It is required that all of the data be written out exactly.

^^^^

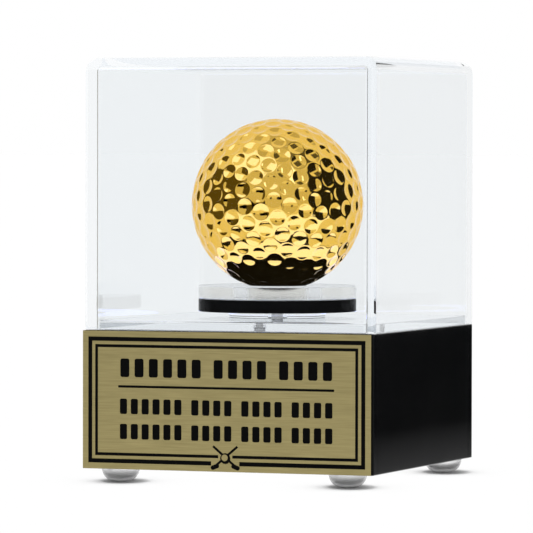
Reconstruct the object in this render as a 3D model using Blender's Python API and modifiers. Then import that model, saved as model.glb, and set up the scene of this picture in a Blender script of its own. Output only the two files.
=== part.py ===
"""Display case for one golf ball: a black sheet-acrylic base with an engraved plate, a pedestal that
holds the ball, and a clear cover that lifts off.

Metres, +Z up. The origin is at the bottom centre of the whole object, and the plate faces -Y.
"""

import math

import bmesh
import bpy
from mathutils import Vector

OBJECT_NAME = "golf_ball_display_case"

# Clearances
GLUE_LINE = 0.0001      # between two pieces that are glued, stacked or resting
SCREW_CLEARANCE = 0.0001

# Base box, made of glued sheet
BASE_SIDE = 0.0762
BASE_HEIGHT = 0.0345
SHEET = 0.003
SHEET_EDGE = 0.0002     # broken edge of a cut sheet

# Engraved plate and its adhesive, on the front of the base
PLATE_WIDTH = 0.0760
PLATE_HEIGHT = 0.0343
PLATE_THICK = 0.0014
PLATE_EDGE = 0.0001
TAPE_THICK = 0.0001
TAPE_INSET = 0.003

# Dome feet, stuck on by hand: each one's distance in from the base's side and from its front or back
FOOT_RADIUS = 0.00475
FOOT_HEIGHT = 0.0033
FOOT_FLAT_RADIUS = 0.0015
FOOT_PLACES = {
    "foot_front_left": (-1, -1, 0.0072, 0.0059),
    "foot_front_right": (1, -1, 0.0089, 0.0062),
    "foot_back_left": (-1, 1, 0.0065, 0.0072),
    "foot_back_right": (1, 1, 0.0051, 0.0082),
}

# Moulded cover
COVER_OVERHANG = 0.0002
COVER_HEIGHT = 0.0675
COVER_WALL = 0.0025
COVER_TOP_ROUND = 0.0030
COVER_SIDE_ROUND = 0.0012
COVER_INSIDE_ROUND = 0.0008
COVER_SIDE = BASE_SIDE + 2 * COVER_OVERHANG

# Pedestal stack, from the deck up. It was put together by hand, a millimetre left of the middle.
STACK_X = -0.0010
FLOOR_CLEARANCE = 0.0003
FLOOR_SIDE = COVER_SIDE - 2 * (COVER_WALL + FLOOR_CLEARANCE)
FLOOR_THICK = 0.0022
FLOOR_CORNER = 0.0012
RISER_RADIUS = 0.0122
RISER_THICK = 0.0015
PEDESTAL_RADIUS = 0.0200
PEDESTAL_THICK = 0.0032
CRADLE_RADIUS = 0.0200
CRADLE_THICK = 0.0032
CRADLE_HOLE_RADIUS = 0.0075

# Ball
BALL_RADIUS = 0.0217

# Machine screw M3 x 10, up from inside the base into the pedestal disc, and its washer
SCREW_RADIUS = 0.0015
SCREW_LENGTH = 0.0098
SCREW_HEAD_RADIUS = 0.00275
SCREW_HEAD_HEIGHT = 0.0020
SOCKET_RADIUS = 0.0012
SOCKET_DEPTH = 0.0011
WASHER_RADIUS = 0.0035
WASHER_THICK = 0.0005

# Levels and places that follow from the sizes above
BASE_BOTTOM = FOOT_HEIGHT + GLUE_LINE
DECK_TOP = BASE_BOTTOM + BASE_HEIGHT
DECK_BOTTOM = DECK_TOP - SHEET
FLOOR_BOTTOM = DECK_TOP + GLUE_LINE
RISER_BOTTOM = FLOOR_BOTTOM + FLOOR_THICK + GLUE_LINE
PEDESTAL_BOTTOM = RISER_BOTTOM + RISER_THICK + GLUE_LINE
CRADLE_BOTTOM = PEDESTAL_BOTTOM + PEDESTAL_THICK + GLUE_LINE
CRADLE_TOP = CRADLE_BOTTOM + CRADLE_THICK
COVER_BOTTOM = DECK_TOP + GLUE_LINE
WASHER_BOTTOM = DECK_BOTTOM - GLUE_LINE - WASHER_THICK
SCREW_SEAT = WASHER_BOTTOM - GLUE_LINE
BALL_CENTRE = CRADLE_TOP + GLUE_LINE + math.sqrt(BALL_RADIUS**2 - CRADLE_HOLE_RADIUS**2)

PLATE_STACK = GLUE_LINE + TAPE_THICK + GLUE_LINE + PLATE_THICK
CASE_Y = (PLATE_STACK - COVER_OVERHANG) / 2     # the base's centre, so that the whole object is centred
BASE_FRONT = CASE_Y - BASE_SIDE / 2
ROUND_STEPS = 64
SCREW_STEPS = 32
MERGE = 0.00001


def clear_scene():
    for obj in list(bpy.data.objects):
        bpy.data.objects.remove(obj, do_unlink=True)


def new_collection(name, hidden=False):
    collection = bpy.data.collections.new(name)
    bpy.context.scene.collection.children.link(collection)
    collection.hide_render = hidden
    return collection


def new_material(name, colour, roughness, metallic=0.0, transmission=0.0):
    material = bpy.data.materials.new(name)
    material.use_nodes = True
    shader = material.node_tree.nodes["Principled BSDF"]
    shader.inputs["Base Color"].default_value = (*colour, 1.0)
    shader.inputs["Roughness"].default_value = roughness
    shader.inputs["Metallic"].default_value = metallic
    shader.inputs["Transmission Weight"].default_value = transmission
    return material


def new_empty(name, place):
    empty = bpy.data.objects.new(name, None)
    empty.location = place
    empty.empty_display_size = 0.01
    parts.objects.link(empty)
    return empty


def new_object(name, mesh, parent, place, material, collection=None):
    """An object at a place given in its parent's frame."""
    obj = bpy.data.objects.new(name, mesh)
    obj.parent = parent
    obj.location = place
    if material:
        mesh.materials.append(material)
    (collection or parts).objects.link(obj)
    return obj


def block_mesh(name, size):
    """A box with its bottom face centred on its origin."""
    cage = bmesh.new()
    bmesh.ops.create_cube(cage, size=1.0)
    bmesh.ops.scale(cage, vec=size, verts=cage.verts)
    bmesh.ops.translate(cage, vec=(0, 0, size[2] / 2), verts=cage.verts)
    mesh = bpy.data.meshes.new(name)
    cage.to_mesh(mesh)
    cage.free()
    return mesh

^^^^

▶ _OUTPUT FOR THIS EXERCISE_
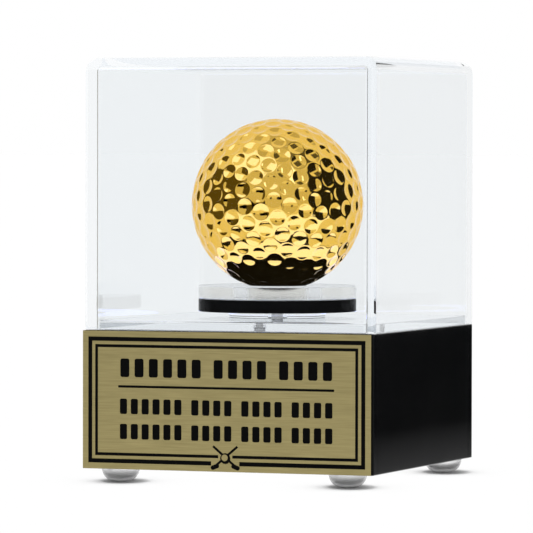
Reconstruct the object in this render as a 3D model using Blender's Python API and modifiers. Then import that model, saved as model.glb, and set up the scene of this picture in a Blender script of its own. Output only the two files.
=== part.py ===
"""Display case for one golf ball: a black sheet-acrylic base with an engraved plate, a pedestal that
holds the ball, and a clear cover that lifts off.

Metres, +Z up. The origin is at the bottom centre of the whole object, and the plate faces -Y.
"""

import math

import bmesh
import bpy
from mathutils import Vector

OBJECT_NAME = "golf_ball_display_case"

# Clearances
GLUE_LINE = 0.0001      # between two pieces that are glued, stacked or resting
SCREW_CLEARANCE = 0.0001

# Base box, made of glued sheet
BASE_SIDE = 0.0762
BASE_HEIGHT = 0.0345
SHEET = 0.003
SHEET_EDGE = 0.0002     # broken edge of a cut sheet

# Engraved plate and its adhesive, on the front of the base
PLATE_WIDTH = 0.0760
PLATE_HEIGHT = 0.0343
PLATE_THICK = 0.0014
PLATE_EDGE = 0.0001
TAPE_THICK = 0.0001
TAPE_INSET = 0.003

# Dome feet, stuck on by hand: each one's distance in from the base's side and from its front or back
FOOT_RADIUS = 0.00475
FOOT_HEIGHT = 0.0033
FOOT_FLAT_RADIUS = 0.0015
FOOT_PLACES = {
    "foot_front_left": (-1, -1, 0.0072, 0.0059),
    "foot_front_right": (1, -1, 0.0089, 0.0062),
    "foot_back_left": (-1, 1, 0.0065, 0.0072),
    "foot_back_right": (1, 1, 0.0051, 0.0082),
}

# Moulded cover
COVER_OVERHANG = 0.0002
COVER_HEIGHT = 0.0675
COVER_WALL = 0.0025
COVER_TOP_ROUND = 0.0030
COVER_SIDE_ROUND = 0.0012
COVER_INSIDE_ROUND = 0.0008
COVER_SIDE = BASE_SIDE + 2 * COVER_OVERHANG

# Pedestal stack, from the deck up. It was put together by hand, a millimetre left of the middle.
STACK_X = -0.0010
FLOOR_CLEARANCE = 0.0003
FLOOR_SIDE = COVER_SIDE - 2 * (COVER_WALL + FLOOR_CLEARANCE)
FLOOR_THICK = 0.0022
FLOOR_CORNER = 0.0012
RISER_RADIUS = 0.0122
RISER_THICK = 0.0015
PEDESTAL_RADIUS = 0.0200
PEDESTAL_THICK = 0.0032
CRADLE_RADIUS = 0.0200
CRADLE_THICK = 0.0032
CRADLE_HOLE_RADIUS = 0.0075

# Ball
BALL_RADIUS = 0.0217

# Machine screw M3 x 10, up from inside the base into the pedestal disc, and its washer
SCREW_RADIUS = 0.0015
SCREW_LENGTH = 0.0098
SCREW_HEAD_RADIUS = 0.00275
SCREW_HEAD_HEIGHT = 0.0020
SOCKET_RADIUS = 0.0012
SOCKET_DEPTH = 0.0011
WASHER_RADIUS = 0.0035
WASHER_THICK = 0.0005

# Levels and places that follow from the sizes above
BASE_BOTTOM = FOOT_HEIGHT + GLUE_LINE
DECK_TOP = BASE_BOTTOM + BASE_HEIGHT
DECK_BOTTOM = DECK_TOP - SHEET
FLOOR_BOTTOM = DECK_TOP + GLUE_LINE
RISER_BOTTOM = FLOOR_BOTTOM + FLOOR_THICK + GLUE_LINE
PEDESTAL_BOTTOM = RISER_BOTTOM + RISER_THICK + GLUE_LINE
CRADLE_BOTTOM = PEDESTAL_BOTTOM + PEDESTAL_THICK + GLUE_LINE
CRADLE_TOP = CRADLE_BOTTOM + CRADLE_THICK
COVER_BOTTOM = DECK_TOP + GLUE_LINE
WASHER_BOTTOM = DECK_BOTTOM - GLUE_LINE - WASHER_THICK
SCREW_SEAT = WASHER_BOTTOM - GLUE_LINE
BALL_CENTRE = CRADLE_TOP + GLUE_LINE + math.sqrt(BALL_RADIUS**2 - CRADLE_HOLE_RADIUS**2)

PLATE_STACK = GLUE_LINE + TAPE_THICK + GLUE_LINE + PLATE_THICK
CASE_Y = (PLATE_STACK - COVER_OVERHANG) / 2     # the base's centre, so that the whole object is centred
BASE_FRONT = CASE_Y - BASE_SIDE / 2
ROUND_STEPS = 64
SCREW_STEPS = 32
MERGE = 0.00001


def clear_scene():
    for obj in list(bpy.data.objects):
        bpy.data.objects.remove(obj, do_unlink=True)


def new_collection(name, hidden=False):
    collection = bpy.data.collections.new(name)
    bpy.context.scene.collection.children.link(collection)
    collection.hide_render = hidden
    return collection


def new_material(name, colour, roughness, metallic=0.0, transmission=0.0):
    material = bpy.data.materials.new(name)
    material.use_nodes = True
    shader = material.node_tree.nodes["Principled BSDF"]
    shader.inputs["Base Color"].default_value = (*colour, 1.0)
    shader.inputs["Roughness"].default_value = roughness
    shader.inputs["Metallic"].default_value = metallic
    shader.inputs["Transmission Weight"].default_value = transmission
    return material


def new_empty(name, place):
    empty = bpy.data.objects.new(name, None)
    empty.location = place
    empty.empty_display_size = 0.01
    parts.objects.link(empty)
    return empty


def new_object(name, mesh, parent, place, material, collection=None):
    """An object at a place given in its parent's frame."""
    obj = bpy.data.objects.new(name, mesh)
    obj.parent = parent
    obj.location = place
    if material:
        mesh.materials.append(material)
    (collection or parts).objects.link(obj)
    return obj


def block_mesh(name, size):
    """A box with its bottom face centred on its origin."""
    cage = bmesh.new()
    bmesh.ops.create_cube(cage, size=1.0)
    bmesh.ops.scale(cage, vec=size, verts=cage.verts)
    bmesh.ops.translate(cage, vec=(0, 0, size[2] / 2), verts=cage.verts)
    mesh = bpy.data.meshes.new(name)
    cage.to_mesh(mesh)
    cage.free()
    return mesh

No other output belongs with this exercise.